Türkiye öğretmen işgücünde azalma sorunu yaşamayan sayılı ülkelerden. İstihdam verileri Türkiye’de öğretmenlerin meslekte kalmayı tercih ettiğine işaret ediyor. Ancak, öğretmen işgücünde azalma yaşanmaması, öğretmen açığı olmadığı anlamına gelmiyor. 2024’te norm kadro açığı Türk Eğitim-Sen’e göre 91 bin 484, MEB’e göreyse 60 bin.
EKONOMİK KRİZİN EĞİTİME ETKİSİ
Raporun “Ekonomik Kriz ve Eğitim” bölümünde ise eğitim harcamaları, çalışan çocuklar, eğitime karşı isteksizlik ve mesleki eğitim değerlendiriliyor. Türkiye’de eğitim harcamalarının önemli bir bölümü kamu kaynakları tarafından finanse edilse de, eğitim harcamalarının yüzde 15’ini hanehalkları yapıyor. Türkiye hanehalkı harcamalarında OECD ülkeleri arasında Kolombiya ve Şili’nin ardından, Macaristan’la birlikte üçüncü sırada.

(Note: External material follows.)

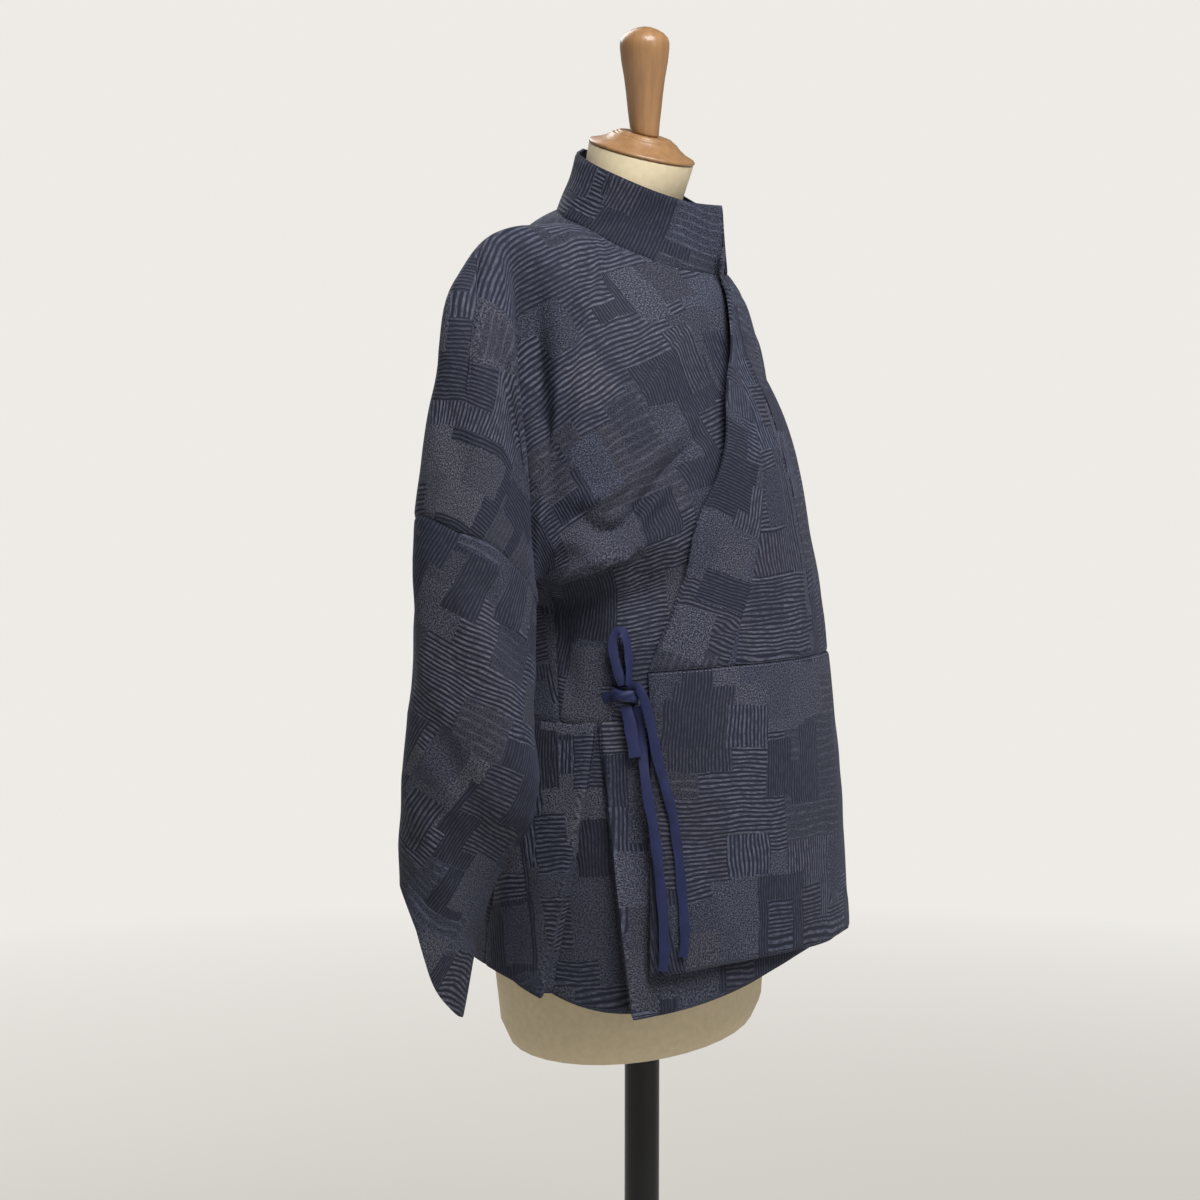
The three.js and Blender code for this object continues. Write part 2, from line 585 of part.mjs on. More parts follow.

EĞİTİM HARCAMALARINDA HANELER ARASINDAKİ EŞİTSİZLİK
Hanelerin eğitim harcamaları arasında ise uçurum var. En düşük yüzde 20’lik gelir kesiminde yer alanlar tüm hanehalkı eğitim harcamalarının yalnızca yüzde 1,5’ini gerçekleştirirken orta sınıf olarak adlandırılan ve üçüncü yüzde 20’lik kesimde yer alan haneler tüm harcamaların yüzde 11,3’ünü, en üst yüzde 20’lik dilimde yer alan haneler ise tüm eğitim harcamalarının yüzde 63,1’ini yapıyor.
Öte yandan rapora göre, gerek ortaöğretim gerekse üniversite eğitiminden ayrılan öğrenci sayısı her geçen yıl artıyor. Eğitime karşı isteksizlik, eğitim için gerekli masraflarda görülen artış ve eğitimin sağlayabileceği kazanımlarda yaşanan düşüş, bu artışın arkasındaki önemli nedenler olarak dikkat çekiyor.